A company growing earnings by ten percent can disappoint if investors expected fifteen.
Another company growing earnings by six percent can rally sharply if investors feared zero.
The business changes very little.
Expectations change everything.
Comparing the Analytical Instrumentation Peers
Viewed through that framework, I continue to believe that Waters and Danaher remain among the highest-quality businesses available in the analytical instrumentation space. Their operational excellence, management quality and long-term track records deserve the premium reputations they have earned.
If, however, the objective shifts from simply owning exceptional businesses to identifying businesses where quality remains underappreciated relative to prevailing expectations, the picture changes.

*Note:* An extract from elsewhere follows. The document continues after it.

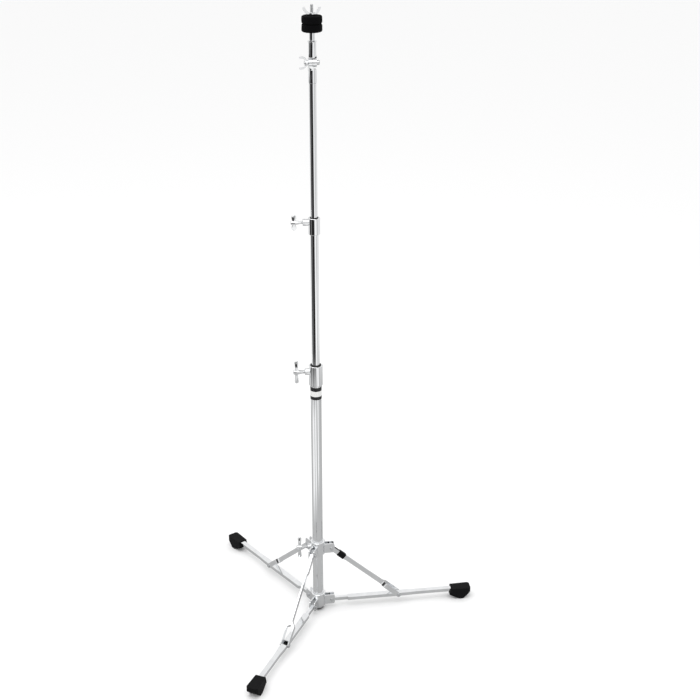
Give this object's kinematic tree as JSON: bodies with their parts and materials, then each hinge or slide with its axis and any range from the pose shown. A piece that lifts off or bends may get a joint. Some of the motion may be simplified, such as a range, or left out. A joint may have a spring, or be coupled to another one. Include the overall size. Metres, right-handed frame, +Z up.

Bruker continues to stand out because it combines high-quality scientific instrumentation with exposure to several expanding research markets while still receiving considerably less attention than some of its larger peers. Repligen also remains attractive because its long-term prospects in bioprocessing appear stronger than recent market sentiment suggests, creating a potentially favourable imbalance between business quality and investor expectations.
Oxford Instruments deserves to be added to that conversation.

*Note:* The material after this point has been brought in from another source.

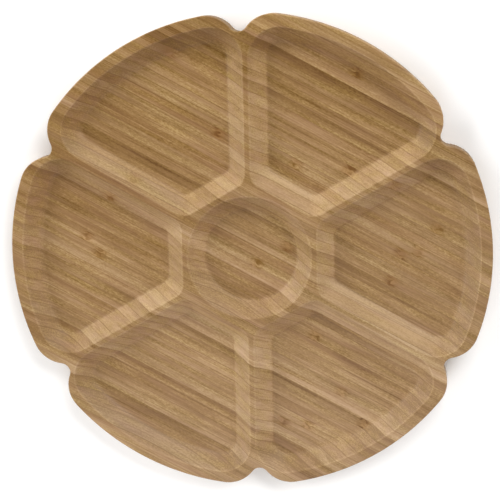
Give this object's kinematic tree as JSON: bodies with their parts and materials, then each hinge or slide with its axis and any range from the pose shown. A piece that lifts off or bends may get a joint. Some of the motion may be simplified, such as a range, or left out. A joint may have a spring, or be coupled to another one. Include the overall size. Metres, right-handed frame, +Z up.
{
  "type": "appetizer dish",
  "caption": "Round scalloped serving dish of laminated bamboo staves, with sloped petal pockets around a round dip pocket.",
  "frame": {"origin": "middle of the dish on its underside", "axes": "+Z up out of the pockets; +X along the bamboo staves, through one scallop notch; +Y across the staves, towards the upper right of the picture"},
  "size_m": [0.2968, 0.3, 0.016],
  "materials": {
    "bamboo_caramel": "satin oiled",
    "bamboo_honey": "satin oiled",
    "bamboo_toast": "satin oiled",
    "bamboo_straw": "satin oiled",
    "bamboo_tan": "satin oiled"
  },
  "bodies": {
    "root": {"stave_01": "bamboo_caramel", "stave_02": "bamboo_tan", "stave_03": "bamboo_honey", "stave_04": "bamboo_caramel", "stave_05": "bamboo_toast", "stave_06": "bamboo_honey", "stave_07": "bamboo_caramel", "stave_08": "bamboo_tan", "stave_09": "bamboo_tan", "stave_10": "bamboo_honey", "stave_11": "bamboo_caramel", "stave_12": "bamboo_caramel", "stave_13": "bamboo_tan", "stave_14": "bamboo_caramel", "stave_15": "bamboo_toast", "stave_16": "bamboo_straw", "stave_17": "bamboo_honey", "stave_18": "bamboo_caramel", "stave_19": "bamboo_caramel", "stave_20": "bamboo_tan", "stave_21": "bamboo_caramel", "stave_22": "bamboo_tan", "stave_23": "bamboo_tan", "stave_24": "bamboo_straw", "stave_25": "bamboo_honey", "stave_26": "bamboo_tan", "stave_27": "bamboo_honey", "stave_28": "bamboo_caramel", "stave_29": "bamboo_toast", "stave_30": "bamboo_caramel", "stave_31": "bamboo_honey", "stave_32": "bamboo_tan", "stave_33": "bamboo_caramel", "stave_34": "bamboo_honey", "stave_35": "bamboo_tan", "stave_36": "bamboo_honey", "stave_37": "bamboo_honey", "stave_38": "bamboo_caramel", "stave_39": "bamboo_caramel", "stave_40": "bamboo_straw", "stave_41": "bamboo_toast", "stave_42": "bamboo_caramel", "stave_43": "bamboo_caramel", "stave_44": "bamboo_honey", "stave_45": "bamboo_toast", "stave_46": "bamboo_straw", "stave_47": "bamboo_tan", "stave_48": "bamboo_caramel", "stave_49": "bamboo_honey", "stave_50": "bamboo_caramel"}
  },
  "joints": []
}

The Simple Investment Case
It may never become the largest company in the sector, nor is it likely to dominate financial headlines. That is not the investment case.
The investment case is considerably simpler.
Some of the best compounders in history were businesses that quietly supplied indispensable tools to industries receiving all the attention. They rarely became the story themselves because their customers occupied the spotlight instead. Yet decade after decade they continued doing what exceptional businesses often do best: solving difficult problems, serving demanding customers and compounding shareholder value while everyone else chased the next exciting narrative.
Those are precisely the kinds of companies I prefer spending my time studying, because markets frequently overlook businesses that create genuine value simply because they are too busy talking about the businesses creating excitement.